* [Task prompt]: Every line in the listing below from the one with "Reconstruct the object in this render as a multi-part" through the one with "# +X towards" is to be reproduced exactly, both ends included; leave out the rest.

Records with modeling code:
-- Start --

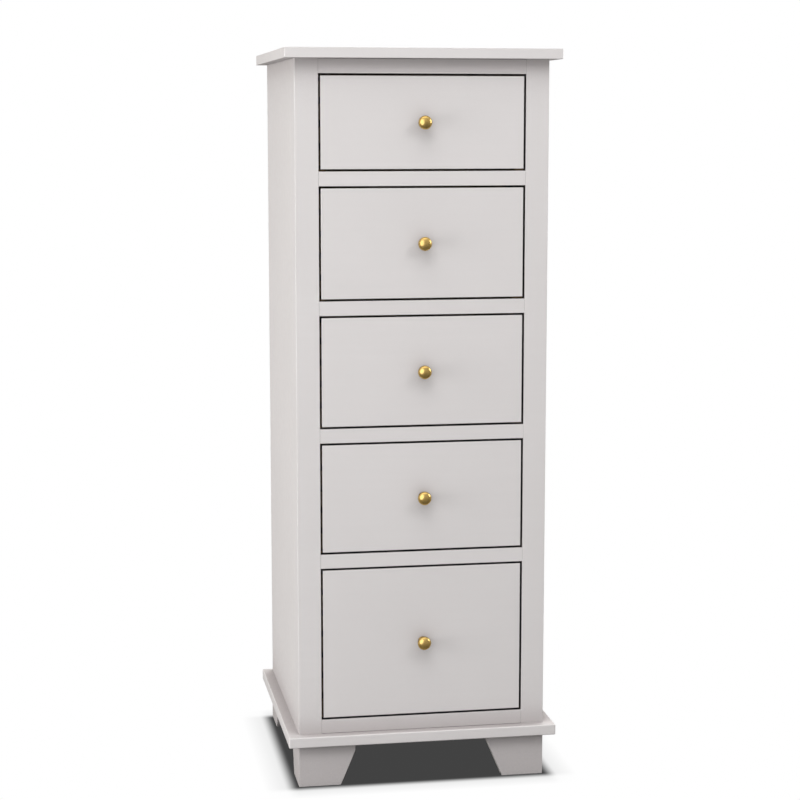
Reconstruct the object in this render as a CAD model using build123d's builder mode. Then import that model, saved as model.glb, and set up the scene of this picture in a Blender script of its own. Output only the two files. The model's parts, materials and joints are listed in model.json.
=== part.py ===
from build123d import *
from math import radians, tan
import os

os.makedirs("parts", exist_ok=True)

# A tall chest of five inset drawers. Millimetres. +Z is up, the front faces -Y and +X is to the right
# of someone facing the chest. The origin is on the floor, in the middle of the chest's outer box.

# ---------------------------------------------------------------- driving dimensions
carcass_width = 460
carcass_depth = 442

top_thickness = 18.2
top_side_overhang = 19.5
top_front_overhang = 22.4
top_back_overhang = 17
top_edge_radius = 1

base_thickness = 19.8
base_side_overhang = 20
base_front_overhang = 19.5
base_back_overhang = 8
base_edge_radius = 2

foot_height = 79.4
foot_top_width = 105
foot_bottom_width = 78
foot_shoulder_drop = 15
foot_thickness = 20
foot_edge_radius = 1.2
corner_block_size = 28
corner_block_lift = 6
glue_line = 0.1

stile_width = 42.3
rail_height = 26.2
frame_thickness = 20
stile_edge_radius = 1
frame_edge_radius = 0.7
tenon_length = 15
tenon_thickness = 8
tenon_height = 20

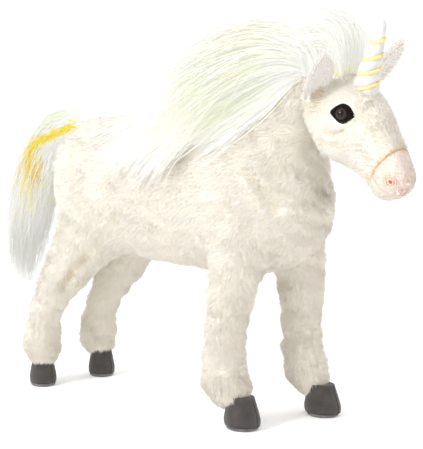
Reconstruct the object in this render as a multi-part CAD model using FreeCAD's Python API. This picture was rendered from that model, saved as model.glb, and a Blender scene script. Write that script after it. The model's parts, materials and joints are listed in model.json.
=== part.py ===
import FreeCAD, Part
import math
import os
from FreeCAD import Matrix, Placement, Rotation, Vector

# Plush unicorn with a posable wire armature, standing on its four hooves. Millimetres, +Z up,
# +X towards the head, +Y the toy's left. The origin is the bottom centre of the whole toy's box.

FRAME_ORIGIN = Vector(13.0, -0.2, 0.0)   # that bottom centre, in the lay-out coordinates used below
COVER = 1.5                             # thickness of the plush backing
SLAB_SIZE = 400.0                       # wider than any piece that it trims
INSIDE_GAP = 0.05                       # between a cover and its filling
JOINT_GAP = 0.5                         # between two bodies that turn against each other
OUTLINE_POINTS = 12                     # points round each oval section

# Trunk: ovals from the rump to the breast, as (x, centre z, half height, half width)
TRUNK = [(-149, 246, 26, 24), (-138, 240, 52, 42), (-110, 233, 68, 53), (-65, 230, 73, 56),
         (-15, 229, 74, 54), (35, 228, 74, 54), (78, 224, 73, 55), (115, 213, 61, 53),
         (145, 208, 50, 45), (160, 207, 36, 34), (168, 206, 20, 20)]
SPINE_WIRE = [(-118, 255), (-90, 262), (38, 262)]
SPINE_RADIUS = 2.0

# Neck: ovals from the ball in the trunk up to the ball in the head, as the trunk's are given
NECK_PIVOT = (88.0, 256.0)
HEAD_PIVOT = (150.0, 328.0)
NECK_BALL = 45.0
HEAD_BALL = 30.0
NECK = [(88, 256, 44, 43), (111, 281, 48, 40), (130, 303, 41, 34), (141, 318, 26, 26)]
NECK_SWEEP = (-17, 24)                  # degrees of nodding that the trunk leaves room for
NECK_WIRE = (8, 86)
NECK_WIRE_RADIUS = 1.75

# Head: ovals along a line that slopes down to the nose, in the head's own plane
HEAD_TURN = -10.0                       # the head is posed turned a little to its right
HEAD_START = (38.0, 326.0)
HEAD_PITCH = -39.0
HEAD = [(-14, 17, 16), (0, 33, 30), (25, 40, 37), (50, 35, 33), (75, 27, 25.5), (95, 23, 21.5),
        (108, 18, 18.5), (115, 9, 10)]
MUZZLE_SEAM = 90.0
HEAD_LINE_REACH = 200.0

HORN_BASE = (80.0, 334.0)
HORN_TIP = (99.0, 400.5)
HORN = [(0, 13.2), (22, 10.4), (44, 6.8), (60, 4.6), (66, 3.9), (69.1, 2.0)]
HORN_SKIN = 1.2
HORN_HOLLOW = 4.5                       # the horn is stuffed where it is wider than this
CORD_RADIUS = 1.3
CORD_PLACES = (9.0, 21.5, 34.0, 49.0)   # the turns of cord, along the horn
CORD_TILT = 12.0

EYE_CENTRE = (79.0, 33.5, 316.0)
EYE_RADIUS = 6.2
EYE_DEPTH = 0.62
EYE_SHANK = (1.6, 11.0)
EYE_WASHER = (6.0, 1.2, 7.0)
EYELID_SIZE = 1.75
EYELID_THICKNESS = 1.0
EYELID_SINK = 0.4
EYE_AIM = (0.25, 1.0, 0.1)              # forward, outward and up

EAR_BASE = (40.0, 30.0, 334.0)
EAR_TIPS = {"right": (72.0, 43.0, 369.0), "left": (78.0, 43.0, 376.0)}
EAR = [(0.0, 5.0, 6.0), (0.22, 7.5, 10.5), (0.5, 8.0, 12.0), (0.78, 6.0, 9.0), (1.0, 3.2, 4.0)]
EAR_OPENING = 1.5
EAR_AIM = (0.8, 0.55, -0.4)             # where the cup opens: forward, outward and down
EAR_WIDEST = 30.0
EAR_FABRIC = 1.6
EAR_LINING = 1.0

NOSTRIL = (107.0, 11.5, 4.8)            # along the head line, to the side, above the line
NOSTRIL_RING = (3.2, 0.8)
NOSTRIL_SPLAY = 0.9                     # how far the rings face outwards
MOUTH = (108.0, 17.5, -7.0)             # along the head line, radius of its arc, below the line
MOUTH_RADIUS = 0.8
MOUTH_SETBACK = 0.35                    # of its arc's radius, behind the place given above
MOUTH_CORNER = 5.0

FORELOCK_BACK = 26.0                    # the tuft starts this far forward of the pivot
FORELOCK = (44.0, 357.0, 30.0, 17.0, 21.0)     # x, z, half length, half width, half height
NECK_MANE = [(28, 318, 14, 12), (52, 334, 27, 20), (82, 349, 34, 24), (112, 360, 38, 25),
             (140, 369, 38, 22), (158, 376, 34, 16)]
MANE_LEAN = -9.0                        # the hair is combed over to the right
MANE_FRONT = 146.0                      # where it stops behind the turning head
HAIR_DEPTH = 10.0                       # of the loose hair that lies on the trunk
WITHERS_MANE = ((-34, -100, 236), (64, 14, 340))       # the corners of the stretch that it covers

# Legs: the hinge, the hip or shoulder disc, then ovals down to the fetlock, as (x, z, half size)
LEG_SIDE = {"front": 43.0, "rear": 38.0}
LEG_HINGE = {"front": (108.0, 190.0), "rear": (-94.0, 202.0)}
LEG_DISC = {"front": (27.0, 20.0, 64.0), "rear": (38.0, 10.0, 63.0)}     # radius, inner y, outer y
LEG_SWEEP = {"front": (-38, 32), "rear": (-58, -2)}
LEG_REACH = 75.0
DISC_ROUNDING = 7.0
LEGS = {
    "front_right": [(106, 180, 24), (97, 160, 24.5), (90, 128, 22.5), (86, 97, 19.5), (84, 68, 21),
                    (88, 46, 22), (97, 28, 19)],
    "front_left": [(110, 180, 24), (114, 160, 24.5), (116, 128, 22.5), (117, 97, 19), (118, 68, 19),
                   (123, 46, 20.5), (130, 28, 18)],
    "rear_right": [(-104, 186, 31), (-116, 165, 30), (-134, 138, 25), (-154, 112, 20), (-170, 86, 16),
                   (-176, 62, 18), (-178, 40, 19), (-177, 31, 17)],
    "rear_left": [(-100, 186, 31), (-108, 165, 30), (-122, 138, 25), (-139, 112, 20), (-155, 86, 16),
                  (-162, 62, 17.5), (-163, 40, 18), (-161, 31, 16.5)],
}
LEG_NARROWING = 0.86                    # a leg is a little thinner from side to side
LEG_WIRE_RADIUS = 1.5
LEG_WIRE_END = 0.7                      # the share of the last stretch that the wire reaches down
CROSS_WIRE_RADIUS = 2.0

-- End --

* [Output of the task]:
Reconstruct the object in this render as a multi-part CAD model using FreeCAD's Python API. This picture was rendered from that model, saved as model.glb, and a Blender scene script. Write that script after it. The model's parts, materials and joints are listed in model.json.
=== part.py ===
import FreeCAD, Part
import math
import os
from FreeCAD import Matrix, Placement, Rotation, Vector

# Plush unicorn with a posable wire armature, standing on its four hooves. Millimetres, +Z up,
# +X towards the head, +Y the toy's left. The origin is the bottom centre of the whole toy's box.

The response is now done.